The power that protects us is “incomparably great.” Paul’s letter to the Ephesians emphasizes power more than any other NT letter. The same power that raised Christ from the dead and placed him on God’s right hand is there for us, limitless and trustworthy.
It’s not like the power I had writing those $2,000,000 checks - yet in a way it is. Because I couldn’t see the money flow, I didn’t know for a fact from my own knowledge that when I sent that little piece of paper through the mail that money would get to people who had been injured on the job... but I believed that it would, and so I did what I had been empowered to do. I did the work I had been called to do - and without my seeing the end, all the little gears hummed and whirred and the whole complex beautiful system accomplished what it had been designed to do. People got their checks, they paid their doctors and their mortgages and got on with their lives. And I couldn’t have done any of it if everyone else in the system hadn’t been doing their parts, too, from the bank tellers to the postal clerks.
And that is what Paul wants us to understand. We have been given the power to do what God has called us to do. If we step out and believe that the things God calls us to do are worth doing, are not only effective but necessary, as we get on with our tasks the gears and wheels will hum and whirr and a whole mighty organization bigger than any Fortune 100 company in history will continue doing its thing, to bring all things at last into subjection to Christ: where there is no pain, no fear, no dying or disappointment or tears.

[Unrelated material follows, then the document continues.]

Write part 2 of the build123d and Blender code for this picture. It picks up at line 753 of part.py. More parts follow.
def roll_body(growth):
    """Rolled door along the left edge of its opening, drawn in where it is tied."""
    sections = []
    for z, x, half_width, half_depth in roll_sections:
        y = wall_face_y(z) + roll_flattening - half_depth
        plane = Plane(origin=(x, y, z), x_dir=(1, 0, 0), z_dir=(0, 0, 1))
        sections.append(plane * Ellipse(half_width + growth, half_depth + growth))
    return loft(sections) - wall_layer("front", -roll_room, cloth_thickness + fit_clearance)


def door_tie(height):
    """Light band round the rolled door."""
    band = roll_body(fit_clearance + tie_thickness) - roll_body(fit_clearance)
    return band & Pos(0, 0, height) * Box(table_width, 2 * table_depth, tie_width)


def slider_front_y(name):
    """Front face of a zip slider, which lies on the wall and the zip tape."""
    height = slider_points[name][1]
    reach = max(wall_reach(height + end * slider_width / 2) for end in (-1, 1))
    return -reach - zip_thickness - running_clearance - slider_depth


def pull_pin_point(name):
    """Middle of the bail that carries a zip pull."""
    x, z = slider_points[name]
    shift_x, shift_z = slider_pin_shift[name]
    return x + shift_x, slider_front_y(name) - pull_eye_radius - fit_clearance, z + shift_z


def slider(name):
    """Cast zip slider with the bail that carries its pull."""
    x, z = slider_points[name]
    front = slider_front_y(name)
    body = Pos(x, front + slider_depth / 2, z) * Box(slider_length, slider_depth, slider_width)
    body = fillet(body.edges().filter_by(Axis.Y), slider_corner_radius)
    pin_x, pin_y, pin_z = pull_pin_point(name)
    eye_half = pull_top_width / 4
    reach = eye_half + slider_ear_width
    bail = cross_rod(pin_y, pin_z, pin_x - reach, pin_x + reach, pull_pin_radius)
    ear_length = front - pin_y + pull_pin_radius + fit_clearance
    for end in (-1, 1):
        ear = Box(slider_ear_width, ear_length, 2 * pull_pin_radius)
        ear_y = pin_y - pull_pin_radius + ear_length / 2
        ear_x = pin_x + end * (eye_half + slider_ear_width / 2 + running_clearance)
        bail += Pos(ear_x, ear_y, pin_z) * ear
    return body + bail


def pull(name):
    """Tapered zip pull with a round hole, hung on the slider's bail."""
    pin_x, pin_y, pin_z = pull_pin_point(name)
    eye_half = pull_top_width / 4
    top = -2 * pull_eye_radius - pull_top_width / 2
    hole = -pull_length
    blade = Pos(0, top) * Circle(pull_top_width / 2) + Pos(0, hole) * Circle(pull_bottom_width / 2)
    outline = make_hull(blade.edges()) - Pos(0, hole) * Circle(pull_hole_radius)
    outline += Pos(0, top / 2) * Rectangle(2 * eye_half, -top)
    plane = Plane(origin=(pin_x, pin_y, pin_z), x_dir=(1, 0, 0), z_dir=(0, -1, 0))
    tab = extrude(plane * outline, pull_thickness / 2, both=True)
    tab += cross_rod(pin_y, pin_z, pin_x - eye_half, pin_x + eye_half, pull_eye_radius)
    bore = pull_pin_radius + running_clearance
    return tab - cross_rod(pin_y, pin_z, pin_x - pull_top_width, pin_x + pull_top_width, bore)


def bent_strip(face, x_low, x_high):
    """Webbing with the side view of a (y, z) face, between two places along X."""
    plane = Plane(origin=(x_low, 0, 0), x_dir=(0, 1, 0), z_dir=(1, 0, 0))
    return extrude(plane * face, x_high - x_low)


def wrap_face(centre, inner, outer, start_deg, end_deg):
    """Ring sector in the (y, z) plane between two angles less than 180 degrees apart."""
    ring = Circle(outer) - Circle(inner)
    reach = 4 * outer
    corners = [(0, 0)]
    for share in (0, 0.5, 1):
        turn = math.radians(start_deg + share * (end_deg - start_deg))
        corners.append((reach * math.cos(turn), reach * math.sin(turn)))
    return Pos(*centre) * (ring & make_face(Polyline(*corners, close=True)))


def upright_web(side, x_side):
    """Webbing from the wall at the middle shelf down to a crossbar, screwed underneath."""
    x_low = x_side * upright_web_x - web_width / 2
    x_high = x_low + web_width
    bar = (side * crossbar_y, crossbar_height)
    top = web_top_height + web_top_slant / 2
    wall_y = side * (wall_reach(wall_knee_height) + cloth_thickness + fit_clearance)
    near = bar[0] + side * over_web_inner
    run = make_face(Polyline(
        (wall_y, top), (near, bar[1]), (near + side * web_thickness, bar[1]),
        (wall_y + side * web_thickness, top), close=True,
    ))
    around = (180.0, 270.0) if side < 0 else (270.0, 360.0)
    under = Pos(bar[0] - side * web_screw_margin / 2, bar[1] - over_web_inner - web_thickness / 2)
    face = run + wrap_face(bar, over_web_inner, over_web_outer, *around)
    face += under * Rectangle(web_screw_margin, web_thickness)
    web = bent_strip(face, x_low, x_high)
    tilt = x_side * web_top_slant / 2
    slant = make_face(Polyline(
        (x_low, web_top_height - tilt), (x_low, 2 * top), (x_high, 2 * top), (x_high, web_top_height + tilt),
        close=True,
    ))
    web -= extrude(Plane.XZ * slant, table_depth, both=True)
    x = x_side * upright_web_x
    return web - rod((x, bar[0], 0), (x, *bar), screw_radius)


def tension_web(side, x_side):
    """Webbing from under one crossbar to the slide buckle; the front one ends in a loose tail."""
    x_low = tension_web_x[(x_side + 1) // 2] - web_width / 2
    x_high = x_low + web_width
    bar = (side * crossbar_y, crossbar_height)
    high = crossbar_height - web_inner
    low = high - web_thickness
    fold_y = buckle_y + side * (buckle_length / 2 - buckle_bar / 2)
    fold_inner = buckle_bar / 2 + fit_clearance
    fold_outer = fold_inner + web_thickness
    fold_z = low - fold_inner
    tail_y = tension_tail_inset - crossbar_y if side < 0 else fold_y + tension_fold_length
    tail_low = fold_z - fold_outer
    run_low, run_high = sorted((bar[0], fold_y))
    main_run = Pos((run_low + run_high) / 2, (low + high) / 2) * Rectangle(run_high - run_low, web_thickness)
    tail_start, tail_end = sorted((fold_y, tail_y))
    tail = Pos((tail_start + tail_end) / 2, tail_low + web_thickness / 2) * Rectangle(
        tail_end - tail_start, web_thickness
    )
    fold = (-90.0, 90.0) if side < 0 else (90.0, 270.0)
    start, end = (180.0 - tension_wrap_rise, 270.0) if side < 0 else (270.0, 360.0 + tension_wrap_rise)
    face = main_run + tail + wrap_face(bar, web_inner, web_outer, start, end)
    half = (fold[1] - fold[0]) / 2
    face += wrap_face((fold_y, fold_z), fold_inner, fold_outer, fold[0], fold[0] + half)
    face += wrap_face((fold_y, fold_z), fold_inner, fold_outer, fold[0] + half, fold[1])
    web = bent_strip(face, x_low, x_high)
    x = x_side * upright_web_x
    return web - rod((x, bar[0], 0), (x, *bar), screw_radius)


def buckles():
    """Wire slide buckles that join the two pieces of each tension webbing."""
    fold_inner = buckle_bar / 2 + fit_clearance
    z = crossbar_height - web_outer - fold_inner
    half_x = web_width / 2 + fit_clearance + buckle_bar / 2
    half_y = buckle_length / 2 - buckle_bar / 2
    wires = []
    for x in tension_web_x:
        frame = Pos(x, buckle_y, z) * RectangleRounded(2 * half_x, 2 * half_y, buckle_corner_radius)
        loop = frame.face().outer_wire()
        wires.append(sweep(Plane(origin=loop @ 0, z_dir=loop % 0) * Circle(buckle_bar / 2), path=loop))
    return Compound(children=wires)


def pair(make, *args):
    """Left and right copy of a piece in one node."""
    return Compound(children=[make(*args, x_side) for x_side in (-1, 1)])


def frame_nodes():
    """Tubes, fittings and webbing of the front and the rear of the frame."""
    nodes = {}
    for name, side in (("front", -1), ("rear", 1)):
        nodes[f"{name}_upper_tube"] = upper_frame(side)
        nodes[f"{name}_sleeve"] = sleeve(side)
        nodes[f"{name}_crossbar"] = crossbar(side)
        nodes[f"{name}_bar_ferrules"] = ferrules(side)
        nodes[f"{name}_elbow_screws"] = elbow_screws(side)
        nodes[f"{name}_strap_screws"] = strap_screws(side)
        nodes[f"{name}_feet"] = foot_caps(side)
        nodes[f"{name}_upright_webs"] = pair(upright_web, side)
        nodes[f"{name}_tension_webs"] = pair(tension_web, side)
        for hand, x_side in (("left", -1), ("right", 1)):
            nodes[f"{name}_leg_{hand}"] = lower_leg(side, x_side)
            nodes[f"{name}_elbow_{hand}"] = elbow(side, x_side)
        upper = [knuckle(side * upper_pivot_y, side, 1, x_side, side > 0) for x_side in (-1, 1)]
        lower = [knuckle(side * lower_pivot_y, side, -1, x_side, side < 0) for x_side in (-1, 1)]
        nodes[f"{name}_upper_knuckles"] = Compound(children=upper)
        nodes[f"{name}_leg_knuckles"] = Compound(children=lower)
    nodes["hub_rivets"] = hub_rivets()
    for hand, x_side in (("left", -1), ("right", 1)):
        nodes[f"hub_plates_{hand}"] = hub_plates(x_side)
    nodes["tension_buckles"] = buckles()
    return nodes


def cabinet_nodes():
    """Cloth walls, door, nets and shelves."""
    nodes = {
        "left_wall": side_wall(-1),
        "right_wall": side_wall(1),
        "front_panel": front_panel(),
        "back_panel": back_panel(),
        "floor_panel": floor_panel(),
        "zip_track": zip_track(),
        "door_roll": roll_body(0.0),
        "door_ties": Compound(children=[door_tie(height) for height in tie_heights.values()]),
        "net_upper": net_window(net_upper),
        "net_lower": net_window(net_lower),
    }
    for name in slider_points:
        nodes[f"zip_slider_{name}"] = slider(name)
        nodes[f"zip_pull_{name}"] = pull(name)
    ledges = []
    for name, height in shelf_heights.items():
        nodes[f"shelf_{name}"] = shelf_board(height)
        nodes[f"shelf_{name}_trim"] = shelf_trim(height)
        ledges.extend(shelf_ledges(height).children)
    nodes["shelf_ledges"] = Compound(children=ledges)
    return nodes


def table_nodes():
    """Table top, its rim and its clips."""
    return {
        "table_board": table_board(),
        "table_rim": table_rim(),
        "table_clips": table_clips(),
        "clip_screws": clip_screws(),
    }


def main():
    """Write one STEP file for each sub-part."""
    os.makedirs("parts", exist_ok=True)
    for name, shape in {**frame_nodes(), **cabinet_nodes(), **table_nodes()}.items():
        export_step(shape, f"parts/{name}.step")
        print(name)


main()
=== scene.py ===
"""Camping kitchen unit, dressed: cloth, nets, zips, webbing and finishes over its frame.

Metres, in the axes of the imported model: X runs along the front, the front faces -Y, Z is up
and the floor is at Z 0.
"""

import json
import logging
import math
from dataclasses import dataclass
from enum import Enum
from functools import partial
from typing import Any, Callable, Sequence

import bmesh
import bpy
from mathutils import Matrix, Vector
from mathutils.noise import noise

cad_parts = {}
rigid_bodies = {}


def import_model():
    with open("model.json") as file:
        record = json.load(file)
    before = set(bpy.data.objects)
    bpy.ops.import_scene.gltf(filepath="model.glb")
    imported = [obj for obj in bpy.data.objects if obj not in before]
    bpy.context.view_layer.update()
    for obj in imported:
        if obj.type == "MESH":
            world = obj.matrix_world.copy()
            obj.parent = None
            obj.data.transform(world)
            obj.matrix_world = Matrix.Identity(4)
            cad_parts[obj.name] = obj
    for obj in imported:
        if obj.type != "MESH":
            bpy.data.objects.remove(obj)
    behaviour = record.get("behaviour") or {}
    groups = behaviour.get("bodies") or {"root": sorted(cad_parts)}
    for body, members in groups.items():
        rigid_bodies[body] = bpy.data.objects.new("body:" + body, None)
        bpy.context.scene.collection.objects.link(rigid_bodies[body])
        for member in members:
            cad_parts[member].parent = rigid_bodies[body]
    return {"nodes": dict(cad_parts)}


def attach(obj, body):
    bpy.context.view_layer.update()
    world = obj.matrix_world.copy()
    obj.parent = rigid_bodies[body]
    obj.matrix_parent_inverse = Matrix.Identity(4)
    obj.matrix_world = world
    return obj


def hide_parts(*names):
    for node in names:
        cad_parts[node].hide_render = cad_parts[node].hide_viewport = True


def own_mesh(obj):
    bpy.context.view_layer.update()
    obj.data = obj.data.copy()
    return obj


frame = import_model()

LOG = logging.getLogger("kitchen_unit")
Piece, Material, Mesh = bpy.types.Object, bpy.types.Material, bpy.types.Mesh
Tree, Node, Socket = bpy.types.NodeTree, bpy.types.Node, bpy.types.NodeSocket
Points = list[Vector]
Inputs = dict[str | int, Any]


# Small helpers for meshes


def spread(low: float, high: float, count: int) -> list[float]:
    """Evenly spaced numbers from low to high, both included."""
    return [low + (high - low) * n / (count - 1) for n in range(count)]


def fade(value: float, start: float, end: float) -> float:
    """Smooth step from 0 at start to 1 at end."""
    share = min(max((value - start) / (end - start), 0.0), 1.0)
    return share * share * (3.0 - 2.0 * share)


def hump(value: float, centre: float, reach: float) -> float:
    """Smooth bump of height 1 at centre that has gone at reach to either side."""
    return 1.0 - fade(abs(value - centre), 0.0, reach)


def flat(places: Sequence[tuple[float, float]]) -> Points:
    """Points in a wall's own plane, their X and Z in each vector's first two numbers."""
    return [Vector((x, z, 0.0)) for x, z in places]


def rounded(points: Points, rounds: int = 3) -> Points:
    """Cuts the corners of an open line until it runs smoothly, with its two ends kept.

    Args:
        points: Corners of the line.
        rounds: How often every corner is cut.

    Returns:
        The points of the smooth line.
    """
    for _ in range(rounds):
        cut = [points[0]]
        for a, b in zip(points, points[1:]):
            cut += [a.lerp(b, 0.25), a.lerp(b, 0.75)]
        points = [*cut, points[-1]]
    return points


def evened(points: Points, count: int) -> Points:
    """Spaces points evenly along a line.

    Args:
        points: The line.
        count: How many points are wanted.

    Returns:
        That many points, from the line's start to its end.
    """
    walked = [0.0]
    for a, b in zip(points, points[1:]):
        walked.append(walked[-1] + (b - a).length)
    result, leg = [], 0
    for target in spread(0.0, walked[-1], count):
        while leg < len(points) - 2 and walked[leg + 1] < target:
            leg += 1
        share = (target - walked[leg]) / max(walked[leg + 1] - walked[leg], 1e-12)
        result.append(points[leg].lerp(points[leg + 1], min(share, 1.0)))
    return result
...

If we know Christ, we have the power to live in hope. If we know Christ, we have the power to live to the praise of God’s glory. If we know Christ, we have the power and the wisdom to do what is right in the midst of a broken and confusing world. If we know Christ, we are ready to walk out with him with a cup of cold water and the good news. We may not see the results. But we do know that when we write checks of good will, of mercy and kindness, of the truth of Jesus Christ, of hope beyond despair and life beyond death, that they will not bounce.